In January 2012, the U.S. Supreme Court unanimously confirmed that Americans have constitutional protections against GPS surveillance by law enforcement, holding that GPS tracking is a "search" under the Fourth Amendment.
In United States v. Jones (at times known as United States v. Maynard), FBI agents planted a GPS device on a car while it was on private property and then used it to track the position of the automobile every ten seconds for a full month, all without securing a search warrant.
EFF and the Center for Democracy and Technology filed an amicus brief arguing that GPS tracking is fundamentally different from and more invasive than other surveillance technologies the court has allowed before, and that law enforcement use of GPS without a warrant violates Americans' reasonable expectations of privacy. The amicus brief was joined by Roger L. Easton, considered the father of GPS, and other technologists.
EFF was particularly gratified to see Justice Sotomayor, in concurrence, raising concerns about the failure of the Fourth Amendment caselaw to keep up with the realities of today's digital technologies.

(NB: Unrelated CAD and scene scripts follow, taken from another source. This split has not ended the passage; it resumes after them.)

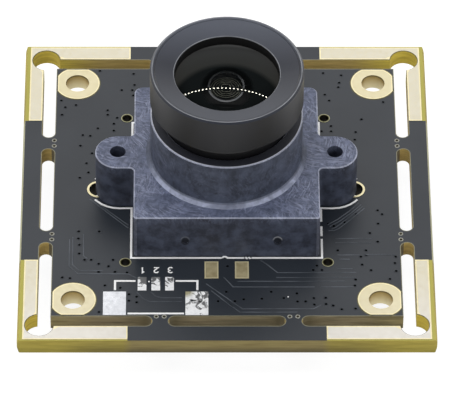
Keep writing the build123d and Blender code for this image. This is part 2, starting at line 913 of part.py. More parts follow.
capacitors = [(place, capacitor_size) for place in side_capacitor_places() + regulator_capacitor_places()]
capacitors += [(place, bulk_capacitor_size) for place in bulk_capacitor_places()]
inner_capacitors = [(place, sensor_capacitor_size) for place in sensor_capacitor_places()]
save_two_ended("capacitor", capacitors, inner_capacitors)
save_two_ended("resistor", [(place, resistor_size) for place in resistor_places()], [])
save_two_ended("ferrite_bead", [(place, bead_size) for place in bead_places()], [])

save("socket_housing", under(socket_housing()))
save("socket_pins", *[under(pin) for pin in socket_pin_solids()])
save("socket_anchors", *[under(socket_anchor(side)) for side in (-1, 1)])
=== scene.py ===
import bpy
import bmesh
import functools
import itertools
import math
from mathutils import Matrix, Vector


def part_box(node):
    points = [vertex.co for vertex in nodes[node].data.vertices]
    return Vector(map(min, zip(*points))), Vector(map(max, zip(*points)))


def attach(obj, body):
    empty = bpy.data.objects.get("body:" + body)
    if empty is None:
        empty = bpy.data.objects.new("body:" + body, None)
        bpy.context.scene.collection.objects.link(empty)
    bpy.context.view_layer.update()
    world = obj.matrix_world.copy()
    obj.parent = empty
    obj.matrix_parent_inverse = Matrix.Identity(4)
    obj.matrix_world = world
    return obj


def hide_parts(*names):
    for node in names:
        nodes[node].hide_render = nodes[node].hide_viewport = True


# Camera module: finishes, fine detail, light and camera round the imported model.
# Places and sizes are in millimetres and turn into metres where a mesh is made.

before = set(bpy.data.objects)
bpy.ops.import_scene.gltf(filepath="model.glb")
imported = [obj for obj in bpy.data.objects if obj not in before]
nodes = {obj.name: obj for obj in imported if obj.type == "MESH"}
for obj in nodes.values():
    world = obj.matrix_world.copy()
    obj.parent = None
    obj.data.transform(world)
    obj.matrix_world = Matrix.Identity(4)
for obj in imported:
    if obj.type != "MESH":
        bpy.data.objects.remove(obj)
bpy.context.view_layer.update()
mm = 0.001
boardTop = 1.6
intoScene = bpy.context.scene.collection.objects.link
print("loaded", len(nodes), "nodes")


def linear(hexColour):
    channels = [int(hexColour[i:i + 2], 16) / 255 for i in (1, 3, 5)]
    return tuple(c / 12.92 if c <= 0.04045 else ((c + 0.055) / 1.055) ** 2.4 for c in channels) + (1.0,)


def addNode(tree, kind, *inputs, out=None, to=None, **named):
    # One node: its kind and mode, its inputs (numbers, hex colours or other sockets) in the order of the sockets in
    # use or by their capitalised names, its settings by their small names, and the socket that its result goes to,
    # which is the shader's where only a name is given
    kind, _, mode = kind.partition(" ")
    node = tree.nodes.new("ShaderNode" + kind)
    if mode:
        setattr(node, "data_type" if kind == "Mix" else "operation", mode)
    for name in [name for name in named if name.islower()]:
        setattr(node, name, named.pop(name))
    wired = list(zip([socket for socket in node.inputs if socket.enabled], inputs))
    for socket, value in wired + [(node.inputs[name], value) for name, value in named.items()]:
        if isinstance(value, bpy.types.NodeSocket):
            tree.links.new(value, socket)
        else:
            socket.default_value = linear(value) if isinstance(value, str) else value
    if out == "all":
        return node.outputs
    result = node.outputs[out] if out else [socket for socket in node.outputs if socket.enabled][0]
    if to:
        tree.links.new(result, tree.nodes["Principled BSDF"].inputs[to] if isinstance(to, str) else to)
    return result


def newMaterial(name, colour, metallic, roughness, **sockets):
    # The material, and addNode for its own tree
    material = bpy.data.materials.new(name)
    material.use_nodes = True
    shader = material.node_tree.nodes["Principled BSDF"]
    shader.inputs["Base Color"].default_value = linear(colour)
    shader.inputs["Metallic"].default_value = metallic
    shader.inputs["Roughness"].default_value = roughness
    for name, value in sockets.items():
        shader.inputs[name.replace("_", " ")].default_value = value
    return material, functools.partial(addNode, material.node_tree)


def placeOn(add):
    # A point of the surface in the part's own millimetres
    return add("VectorMath SCALE", add("TexCoord", out="Object"), 1 / mm)


def grained(name, look):
    # A finish that a fine grain shifts between two colours and, where its look says so, in gloss and height
    colours, sockets = look["colours"], look.get("sockets", {})
    material, add = newMaterial(name, colours[0], look.get("metallic", 0.0), look["roughness"], **sockets)
    grain = add(look.get("pattern", "TexNoise"), placeOn(add), 1 / look["grain"], look.get("detail", 3.0))
    blend = add("MapRange", grain, *look["blend"]) if "blend" in look else grain
    add("Mix RGBA", blend, *colours, to="Base Color")
    if "gloss" in look:
        add("MapRange", grain, *look["gloss"], to="Roughness")
    if "dents" in look:
        strength, depth = look["dents"]
        add("Bump", Strength=strength, Distance=depth * mm, Height=grain, to="Normal")
    return material


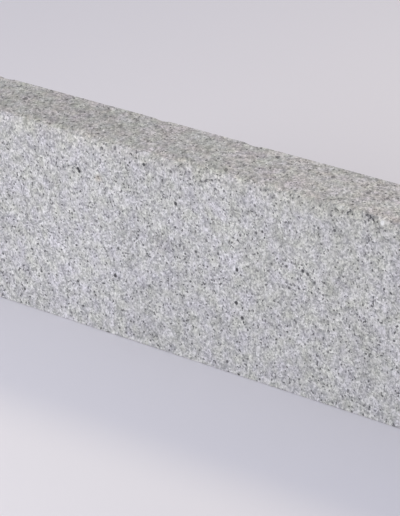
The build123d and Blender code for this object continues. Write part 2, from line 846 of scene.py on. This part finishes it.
    def find_top(self, bench: NodeBench, place: Source, top: float) -> Socket:
        """Finds the weathered top, whose edge along the front is ragged.

        Args:
            bench: the material's bench.
            place: the place on the stone.
            top: the height of the stone's top.

        Returns:
            An output that is 1 on the top and 0 elsewhere.
        """
        parts = bench.join(bench.add("SeparateXYZ"), place)
        facing = bench.join(bench.add("SeparateXYZ"), bench.add("NewGeometry").outputs["Normal"])
        looks_up = bench.steps(facing.outputs["Z"], *self.top_facing, smooth=True)
        start, full = (top - depth for depth in self.top_reach)
        near_top = bench.steps(parts.outputs["Z"], start, full, smooth=True)
        ragged = bench.noise(place, self.top_edge_bend, "ragged edge of the weathered top")
        wobble = bench.steps(ragged, *NOISE_SPAN, -self.top_edge, self.top_edge)
        behind = bench.math("ADD", bench.math("SUBTRACT", parts.outputs["Y"], cad_low[1]), wobble)
        well_behind = 2 * self.top_edge - self.top_overhang
        from_front = bench.steps(behind, -self.top_overhang, well_behind, smooth=True)
        return bench.math("MULTIPLY", bench.math("MULTIPLY", looks_up, near_top), from_front)

    def weather_and_paint_light(
        self,
        bench: NodeBench,
        place: Source,
        laid: Source,
        colour: Source,
        on_top: Socket,
    ) -> Socket:
        """Weathers the stone's top, paints light and shade on it, and lays dust on it.

        Args:
            bench: the material's bench.
            place: the place on the stone.
            laid: the place in the pattern.
            colour: the stone's colour so far.
            on_top: 1 on the weathered top and 0 elsewhere.

        Returns:
            The new colour's output.
        """
        weathered_and_painted_light = colour
        for cloud in self.weathering:
            weathered_and_painted_light = self.tint(bench, laid, weathered_and_painted_light, cloud)
        for tone_patch in self.top_stains_and_painted_light:
            weathered_and_painted_light = self.tone_patch(bench, place, weathered_and_painted_light, tone_patch)
        # Here the top takes its weathering, and its painted light and shade.
        colour = bench.blend(on_top, colour, weathered_and_painted_light, "weathered top")
        patches = bench.noise(laid, self.dust_patch, "patches of dust", octaves=1.0)
        amount = bench.steps(patches, *NOISE_SPAN, 0.0, 2.0 * self.dust_share)
        return bench.blend(bench.math("MULTIPLY", on_top, amount), colour, self.dust, "dust on the top")

    def roughen(self, bench: NodeBench, laid: Source, on_top: Socket) -> Socket:
        """Makes the rough skin, which is coarser on the top.

        Args:
            bench: the material's bench.
            laid: the place in the pattern.
            on_top: 1 on the weathered top and 0 elsewhere.

        Returns:
            The bent normal's output.
        """
        skin = bench.noise(laid, self.skin_grain, "rough skin", self.skin_octaves)
        fine = bench.add("Bump", "rough skin")
        fine.inputs["Strength"].default_value = self.skin_strength
        fine.inputs["Distance"].default_value = self.skin_depth
        bench.feed(fine.inputs["Height"], skin)
        pits = bench.noise(laid, self.top_grain, "pits of the top")
        coarse = bench.add("Bump", "pits of the top")
        bench.feed(coarse.inputs["Strength"], on_top)
        coarse.inputs["Distance"].default_value = self.top_depth
        bench.feed(coarse.inputs["Height"], pits)
        bench.feed(coarse.inputs["Normal"], fine.outputs["Normal"])
        return coarse.outputs["Normal"]

    def make(self, spots: Sequence[Spot], crack_shades: Sequence[CrackShade], top: float) -> bpy.types.Material:
        """Makes the material.

        Args:
            spots: the marks that have a place of their own.
            crack_shades: the dark lines of painted shade that have a place of their own.
            top: the height of the stone's top, where dust lies.

        Returns:
            The material.
        """
        material = bpy.data.materials.new(self.name)
        bench = NodeBench(material)
        place = bench.add("TexCoord").outputs["Object"]
        stray = (self.border_wander,) * 3
        warped = bench.wander(place, self.border_bend, stray, "wander of the grain borders")
        on_top = self.find_top(bench, place, top)
        laid = self.lay_along(bench, warped, on_top)

        colour, grain_number = self.mix_grains(bench, laid)
        for cloud in self.clouds:
            colour = self.tint(bench, place, colour, cloud)
        colour = self.weather_and_paint_light(bench, place, laid, colour, on_top)
        # Patches of painted light and shade, and marks that the stone really has.
        for tone_patch in self.stains_and_painted_light:
            colour = self.tone_patch(bench, place, colour, tone_patch)
        for spot in spots:
            colour = self.spot(bench, warped, colour, spot)
        # Dark lines of painted shade along the broken rims of flakes.
        stray = (self.crack_wander, 0.0, self.crack_wander)
        crooked = bench.wander(place, self.crack_bend, stray, "wander of the cracks")
        for crack_shade in crack_shades:
            colour = self.crack_shade(bench, crooked, colour, crack_shade)

        shader = bench.add("BsdfPrincipled")
        bench.feed(shader.inputs["Base Color"], colour)
        bench.feed(shader.inputs["Roughness"], bench.steps(grain_number, 0.0, 1.0, *self.roughness))
        shader.inputs["Specular IOR Level"].default_value = self.shine
        bench.feed(shader.inputs["Normal"], self.roughen(bench, laid, on_top))
        bench.finish(shader)
        return material


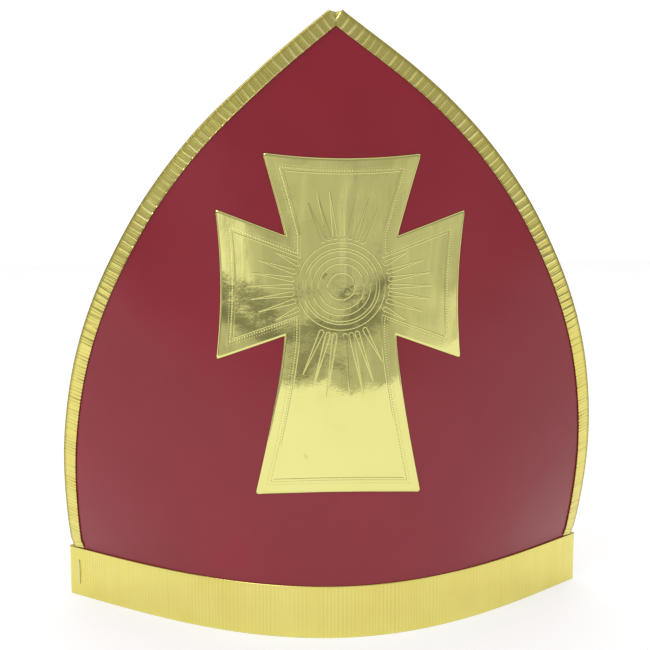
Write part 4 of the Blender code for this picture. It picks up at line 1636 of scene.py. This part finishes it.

She said: "People disclose the phone numbers that they dial or text to their cellular providers, the URLS that they visit and the e-mail addresses with which they correspond to their Internet service providers, and the books, groceries and medications they purchase to online retailers . . . I would not assume that all information voluntarily disclosed to some member of the public for a limited purpose is, for that reason alone, disentitled to Fourth Amendment protection."